After his death, his son Christopher, aided by the Canadian writer Guy Gavriel Kay, set out to edit many of Tolkien’s earlier mythological works. The majority of Tolkien’s works were not published until long after his death. The first to be published was the “Simarillion,” a very detailed work containing many of the myths and the rich history of Middle-earth. In the early 80’s, Christopher compiled many of Tolkien’s miscellaneous stories into a set of books called the “Book of Lost Tales.” The most recent addition to the Tolkien library is the “History of Middle- earth” series. This set of books is almost like a textbook of just the history of Middle-earth and includes many of Tolkien’s notes, maps, sketches, and time lines on everything that occurred in Middle-earth, from the creation of the planet to its destruction (Moseley 18-79).
Apart from the Middle-earth cannon of works, Tolkien has written a good many children’s books as well as an impressive collection of poetry.
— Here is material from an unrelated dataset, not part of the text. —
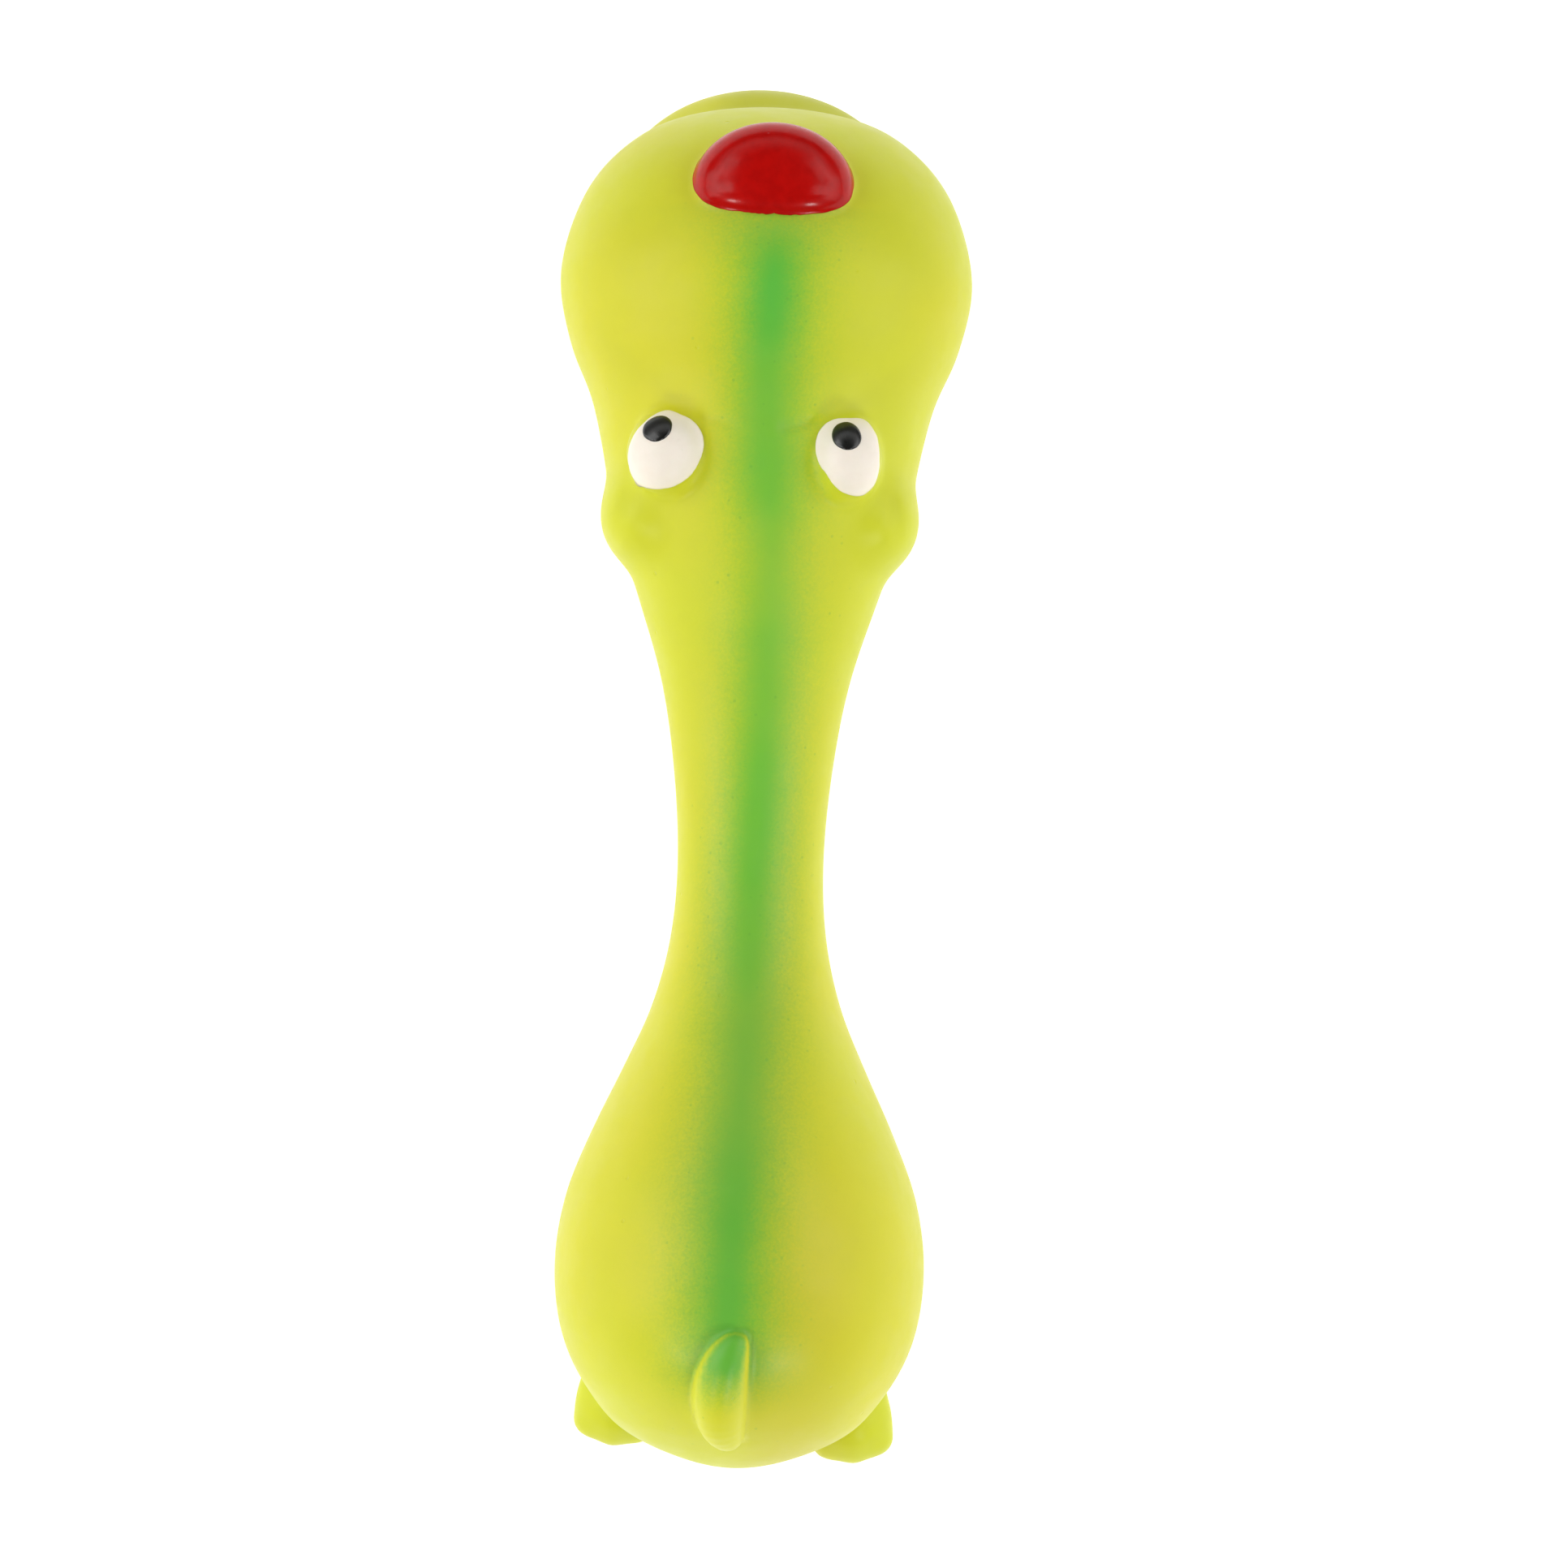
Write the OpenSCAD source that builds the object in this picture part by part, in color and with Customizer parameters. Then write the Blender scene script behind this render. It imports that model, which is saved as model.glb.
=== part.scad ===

Tolkien has also used his linguistic skills to translate many books into English. Other published works are mainly composed of letters he sent to people explaining things about Middle-earth and several scholarly essays (Moseley 18-79).
Tolkien never expected his works to achieve the popularity that they have, thinking that they would only be of interest to a select group of readers. Yet his vision of Middle-earth, rooted in his love of language and lore, touched the spirt of people the world over. His work has proved the inspiration for many other writers and artists, and set the foundation for the modern “heroic fantasy” genre (Moseley 18-79).